In order to discuss the greatest red wines, one must at least be familiar with the 1855 Classification of Red Bordeaux Wines.  Based on the prices established over the years, the greatest red Bordeaux wines at the time were put into five categories.  Instead of A+++. A++, A+, A and A-, they were called Premier Cru through Cinqueme Cru. The actual meaning in French is First Growth or Estate through Fifth Growth or Estate.  The First Estate wines listed were Chateau Lafite-Rothschild, Chateau Latour, Chateau Margaux and Chateau Haut-Brion.  One of the most successful lobbying acts ever was Chateau Mouton-Rothschild being moved up from a Second Growth to a First Growth in 1973, and to put an exclamation point on that, Baron Philippe de Rothschild had Picasso design the label for the 1973 Mouton.
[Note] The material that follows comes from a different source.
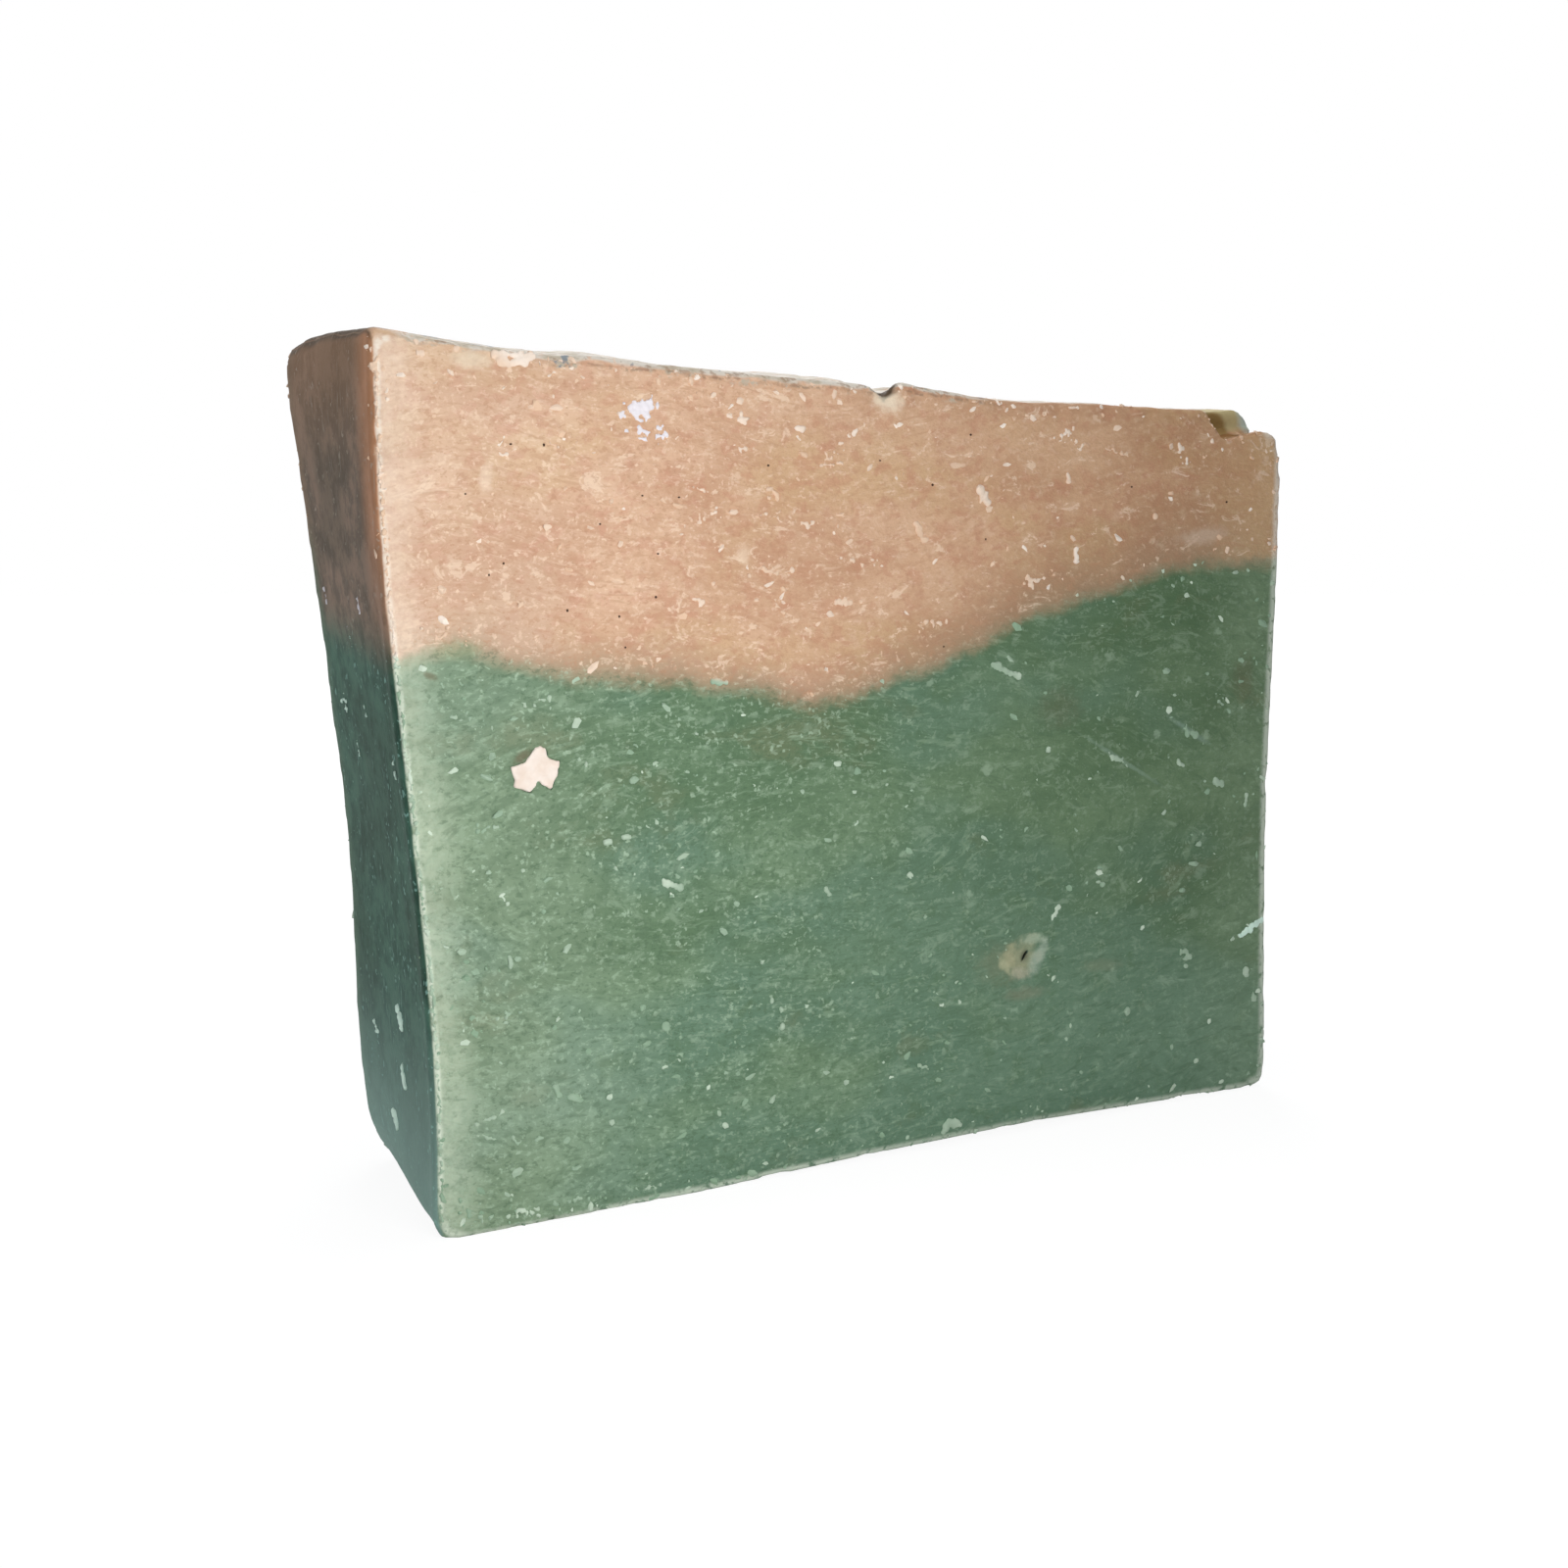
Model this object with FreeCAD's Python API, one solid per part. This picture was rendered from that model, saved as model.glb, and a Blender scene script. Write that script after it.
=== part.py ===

Another item which is commonly discussed among wine experts, and which is necessary for an advanced oenophile, is the matter of left bank vs. right bank.  The Gironde River comes across and down from the Atlantic through Bordeaux.  Looking at a map, the left bank wines are the famous wines in the 1855 Classification, and are primarily Cabernet Sauvignon and secondarily Merlot, followed by small amounts of Cabernet Franc, Petite Verdot and Malbec. Right bank wines refer to those of Saint-Emilion and Pomerol, which are primarily Merlot, usually followed by Cabernet Franc and then Cabernet Sauvignon, Petite Verdot and Malbec. If you want to impress someone who asks what your favorite wine is, say “left bank Bordeaux” or “right bank Bordeaux.” I would advise you to look up the 1855 Red Bordeaux Classification if you say “left bank” so you will have an answer if asked which is your favorite from the left bank.  Similarly, if you say right bank, you’d better have several in mind from Saint-Emilion or Pomerol for a follow-up question.

Other information, which is absolutely basic, and which many oenophiles already know, is which grapes are primary in which regions of France.  You now know about Bordeaux, but you should know that the primary grapes of Burgundy are Chardonnay and Pinot Noir;  from Champagne, Chardonnay, Pinot Noir and Pinot Meunier; from the Loire Valley,  Sauvignon Blanc, Chenin Blanc and Melon for white and Cabernet Franc for red; from Alsace, primarily Riesling, Pinot Gris, Pinot Blanc and Gewurztraminer; and from the Rhone Valley, Viognier, Marsanne and Roussanne for white, and for red, Syrah, Grenache, Mourvèdre and Carignan.

Bon voyage on your learning journey!